Some have pointed to the similarity of the costume to that worn by Nine (Christopher Eccleston). So my personal take is that this Doctor is the one who fought in the Time War. The showdown between the Time Lords and Daleks that led to the near total annihilation of both races. His words about ‘peace and sanity’ seem to reinforce this. If the Doctor took on the role of warrior in the war more than he has previously admitted, it could be that shame that forced him to disavow this regeneration.

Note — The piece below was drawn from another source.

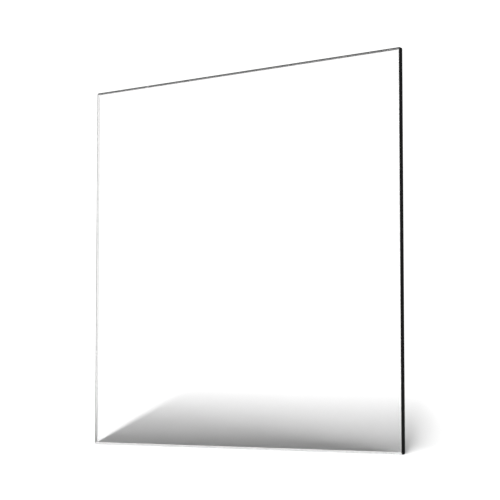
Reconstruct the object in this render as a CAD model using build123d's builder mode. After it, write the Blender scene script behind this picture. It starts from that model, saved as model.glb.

With Ten returning and a new Doctor to figure out, possibly prompting a reshuffle of our numbering scheme, we’re in for something big when the show returns to our screens.

A epic end to the series whose only weakness is that the buildup to it was not handled with as much depth to the threat of character development to justify the immense end payoff. It built on 50 years of Doctor Who and paid great service to fans with its nods to the past while still telling an original and exciting tale. One of the best episodes to grace our screens in years and an ending that just makes be long for the 50th Anniversary special this November to see what happens. Simply fucking brilliant.